Judges across jurisdictions have described recurring patterns: immigrants, many of whom are long-term U.S. residents and not charged with crimes, are being detained abruptly — sometimes after routine ICE check-ins or court appearances — and shipped to distant facilities where conditions are reported as harsh and access to counsel is limited. One judge compared the administration’s campaign to Sisyphus rolling a boulder uphill; others have issued short, nearly identical opinions to handle the flood of emergency petitions.

“This district has been flooded with petitions for relief with similar stories — families ripped apart, and people who pose no danger or risk of fleeing imprisoned with no end in sight…,” wrote U.S. District Judge Arun Subramanian in a Dec. 23 opinion. “No one disputes that the government may…pursue the removal of people who are in this country unlawfully. But the way we treat others matters.”
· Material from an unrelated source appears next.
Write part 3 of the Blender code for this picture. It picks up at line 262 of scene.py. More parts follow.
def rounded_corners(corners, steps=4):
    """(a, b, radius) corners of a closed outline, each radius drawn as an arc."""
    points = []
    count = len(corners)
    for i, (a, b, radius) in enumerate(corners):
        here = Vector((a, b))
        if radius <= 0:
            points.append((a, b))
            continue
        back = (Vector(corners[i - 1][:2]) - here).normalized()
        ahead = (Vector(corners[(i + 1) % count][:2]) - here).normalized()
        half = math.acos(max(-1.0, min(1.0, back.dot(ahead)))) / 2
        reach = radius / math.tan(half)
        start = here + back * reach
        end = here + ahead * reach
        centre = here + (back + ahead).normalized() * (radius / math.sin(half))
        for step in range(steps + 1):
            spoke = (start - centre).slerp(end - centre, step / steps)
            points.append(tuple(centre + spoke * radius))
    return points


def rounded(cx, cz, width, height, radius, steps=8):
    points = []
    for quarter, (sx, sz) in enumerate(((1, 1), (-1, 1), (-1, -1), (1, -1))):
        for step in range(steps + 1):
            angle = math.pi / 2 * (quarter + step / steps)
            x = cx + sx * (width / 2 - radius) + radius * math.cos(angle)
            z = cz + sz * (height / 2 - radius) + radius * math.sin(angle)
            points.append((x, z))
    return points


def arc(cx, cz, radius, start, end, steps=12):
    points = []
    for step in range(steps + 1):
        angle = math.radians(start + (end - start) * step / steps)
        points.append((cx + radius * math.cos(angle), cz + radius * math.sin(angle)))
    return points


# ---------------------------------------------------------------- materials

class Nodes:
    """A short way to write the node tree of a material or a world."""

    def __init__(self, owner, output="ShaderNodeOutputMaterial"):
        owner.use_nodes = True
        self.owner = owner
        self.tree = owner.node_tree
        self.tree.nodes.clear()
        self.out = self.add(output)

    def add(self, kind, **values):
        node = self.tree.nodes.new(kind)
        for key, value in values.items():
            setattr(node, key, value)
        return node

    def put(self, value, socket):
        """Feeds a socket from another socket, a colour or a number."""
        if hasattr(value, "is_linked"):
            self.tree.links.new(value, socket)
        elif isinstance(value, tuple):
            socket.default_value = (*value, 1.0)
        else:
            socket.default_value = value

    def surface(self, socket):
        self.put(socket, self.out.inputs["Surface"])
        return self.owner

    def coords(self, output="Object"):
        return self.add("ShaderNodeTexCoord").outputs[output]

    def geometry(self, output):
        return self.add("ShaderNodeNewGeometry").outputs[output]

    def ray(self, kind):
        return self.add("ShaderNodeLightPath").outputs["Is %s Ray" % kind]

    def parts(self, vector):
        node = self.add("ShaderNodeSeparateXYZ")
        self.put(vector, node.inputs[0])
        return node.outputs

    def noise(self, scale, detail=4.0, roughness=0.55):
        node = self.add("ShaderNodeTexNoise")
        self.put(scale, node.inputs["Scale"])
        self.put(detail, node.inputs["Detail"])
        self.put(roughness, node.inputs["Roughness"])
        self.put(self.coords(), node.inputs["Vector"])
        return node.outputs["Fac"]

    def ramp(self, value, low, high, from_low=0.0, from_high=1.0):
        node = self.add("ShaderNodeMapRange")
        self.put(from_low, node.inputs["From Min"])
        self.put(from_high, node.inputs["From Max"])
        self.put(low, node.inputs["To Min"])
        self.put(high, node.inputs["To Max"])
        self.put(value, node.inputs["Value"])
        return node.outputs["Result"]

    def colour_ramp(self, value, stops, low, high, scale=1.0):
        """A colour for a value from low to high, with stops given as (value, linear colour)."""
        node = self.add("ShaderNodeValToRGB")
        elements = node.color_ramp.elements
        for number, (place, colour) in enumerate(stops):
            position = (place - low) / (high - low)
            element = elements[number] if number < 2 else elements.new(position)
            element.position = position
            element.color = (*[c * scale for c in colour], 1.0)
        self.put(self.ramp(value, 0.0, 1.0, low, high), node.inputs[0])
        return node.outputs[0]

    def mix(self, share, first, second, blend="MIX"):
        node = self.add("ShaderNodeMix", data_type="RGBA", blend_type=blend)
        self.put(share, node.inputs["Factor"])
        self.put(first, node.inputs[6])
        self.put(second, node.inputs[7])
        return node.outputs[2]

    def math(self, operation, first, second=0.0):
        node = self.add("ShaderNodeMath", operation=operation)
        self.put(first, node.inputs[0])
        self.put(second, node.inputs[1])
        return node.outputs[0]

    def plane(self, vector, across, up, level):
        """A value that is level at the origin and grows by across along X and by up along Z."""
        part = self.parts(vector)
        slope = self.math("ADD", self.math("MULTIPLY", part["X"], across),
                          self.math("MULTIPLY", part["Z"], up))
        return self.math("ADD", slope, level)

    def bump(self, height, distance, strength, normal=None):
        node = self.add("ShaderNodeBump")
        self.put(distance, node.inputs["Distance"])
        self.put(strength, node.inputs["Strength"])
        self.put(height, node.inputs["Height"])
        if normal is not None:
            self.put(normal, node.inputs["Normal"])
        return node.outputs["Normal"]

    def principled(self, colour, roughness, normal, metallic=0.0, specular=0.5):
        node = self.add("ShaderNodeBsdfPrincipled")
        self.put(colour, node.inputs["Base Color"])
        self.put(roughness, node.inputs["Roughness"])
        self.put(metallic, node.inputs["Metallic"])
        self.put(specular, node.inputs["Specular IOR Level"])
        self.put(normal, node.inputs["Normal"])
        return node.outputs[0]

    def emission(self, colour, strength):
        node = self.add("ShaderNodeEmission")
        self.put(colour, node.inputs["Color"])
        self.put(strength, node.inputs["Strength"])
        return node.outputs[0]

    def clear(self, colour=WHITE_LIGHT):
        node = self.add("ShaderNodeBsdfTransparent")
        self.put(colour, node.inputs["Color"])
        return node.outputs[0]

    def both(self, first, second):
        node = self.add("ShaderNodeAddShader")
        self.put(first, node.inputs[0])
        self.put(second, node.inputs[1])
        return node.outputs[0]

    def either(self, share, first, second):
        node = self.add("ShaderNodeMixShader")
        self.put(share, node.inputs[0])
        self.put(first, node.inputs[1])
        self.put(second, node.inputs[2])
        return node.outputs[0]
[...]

Numbers and Bench Breakdown

POLITICO’s review found a lopsided pattern: 308 judges have ruled against the mass-detention approach — ordering releases or bond hearings in more than 1,600 cases — while 14 judges have sided with the administration. Of those ruling against the policy, appointees of Presidents Joe Biden, Barack Obama and Bill Clinton make up a large share (103, 97 and 27, respectively), and a significant number of judges appointed by Republican presidents including George W. Bush, George H.W. Bush and Ronald Reagan have also rejected the policy. Even among Trump appointees, 33 judges have ruled against the administration’s position.

Key Legal Issues

At the heart of the disputes is statutory interpretation: federal law authorizes mandatory detention for certain “applicants for admission” who entered the United States unlawfully, a phrase historically read to apply mainly to recent crossers at the border. Immigration authorities traditionally allowed bond hearings and limited detention for long-term residents unless they posed a danger or flight risk. The administration’s revised policy treats many interior residents as “applicants for admission,” subjecting them to mandatory detention without bond — a departure from decades of practice that courts have repeatedly questioned.

Administrative and Appellate Dynamics

The Board of Immigration Appeals (BIA) sided with the administration in October, endorsing a broader interpretation of mandatory detention and prompting a wave of emergency federal litigation. Some district judges have issued nationwide or broad remedies, while others have refused to defer to a single district-court decision, leading to conflicting orders across the country. The administration has appealed many losses, but appeals courts and potentially the Supreme Court are likely to be the ultimate arbiters — and appellate resolution could take months.

Notable Rulings and Examples

Judges ruling against the administration include U.S. District Judge Arun Subramanian (New York) and Damon Leichty (Indiana). Several Trump appointees have supported the administration in isolated opinions — Judges Jodi Dishman, Brian Buescher and Terry Doughty among them — but those rulings are exceptions amid the broader pattern of judicial skepticism.

Courts have also intervened when detainees could not be removed because foreign governments would not accept them. The Supreme Court has treated a six-month detention as presumptively reasonable in some contexts, but many judges find the administration is detaining people for longer periods without a realistic prospect of removal and have ordered releases on those grounds. Examples cited in recent opinions include long-term residents who were arrested after ICE check-ins and people who would face persecution if returned to their home countries.

Administration Response

Department of Homeland Security officials say their interpretation reflects the fullest detention authority available under federal law and that previous administrations simply chose not to exercise it. Officials characterize the policy as a response to prior “catch-and-release” practices and say the government will defend its position on appeal.

Outlook

The surge of litigation and the geographic spread of conflicting decisions make an appellate resolution likely. Until federal appeals courts or the Supreme Court settles the legal questions at issue, district courts will continue to handle a large volume of emergency petitions, producing a patchwork of rulings and ongoing litigation.

Bottom line: Hundreds of federal judges have constrained the administration’s expanded detention policy, citing statutory limits, due-process concerns and the humanitarian consequences of prolonged or indiscriminate detention. The controversy now turns to the courts of appeals and potentially the Supreme Court for a definitive ruling.